The historical studies of medieval Europe emphasize the use of manuscript-level evidence, that is, actual sources from the period in question; arguably, this approach provides a more accurate understanding of the period than does work done on the basis of printed and edited sources. Furthermore, many of the manuscript-based essays specifically exploit liturgical or liturgy-adjacent materials; this is an area of research and a type of manuscript that has rarely been approached through a gendered lens. Meanwhile, the cinematic medievalism essays focus on the processes of remediation and adaptation, searching specifically for points at which filmmaking teams diverged from their sources as evidence for the main goals of the films (while also attending to production contexts and to reception).

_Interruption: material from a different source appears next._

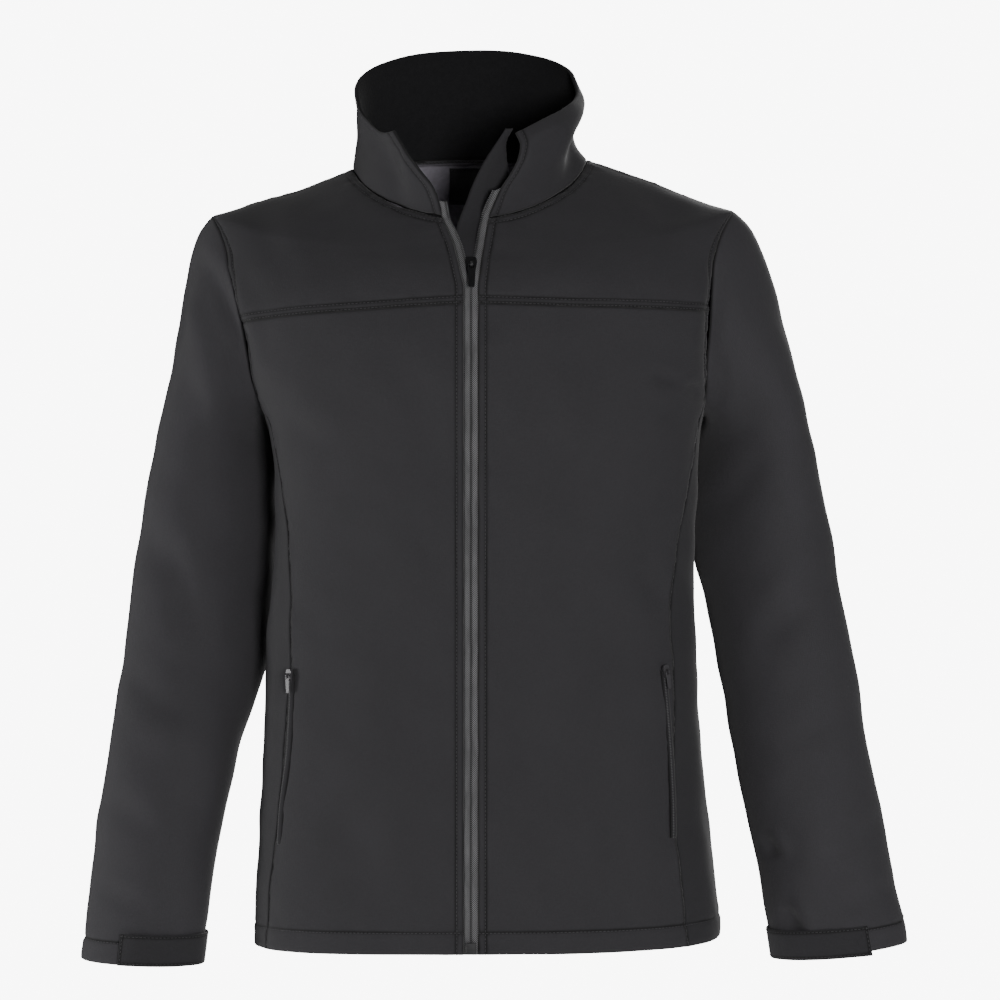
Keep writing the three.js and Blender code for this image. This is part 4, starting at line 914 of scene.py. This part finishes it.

The juxtaposition in a single collection of scholarship on medieval manuscripts and modern movies illustrates how period specialists can contribute to conversations in the field of (historical) film studies. The book will be of interest to historians of women, gender, Christian liturgy, medieval Europe, medievalism, and historical film. (CS 1110).
À propos de l'auteur :
Felice Lifshitz received her PhD in History from Columbia University in 1988. For decades she taught at Florida International University in Miami, where she wrote most of the essays republished in Writing Gender, and in her 2020 collection Writing Normandy: Stories of Saints and Rulers. Since 2011 she has been Professor of Women’s and Gender Studies at the University of Alberta. Her most recent publication is "The Bear Keeper’s Daughter and the Armenian Dwarf: Cinematic Byzantinism in Post-War Europe," in What Byzantinism in İstanbul Is This! Byzantium in Popular Culture (2021), part of a larger project on medievalist historical film.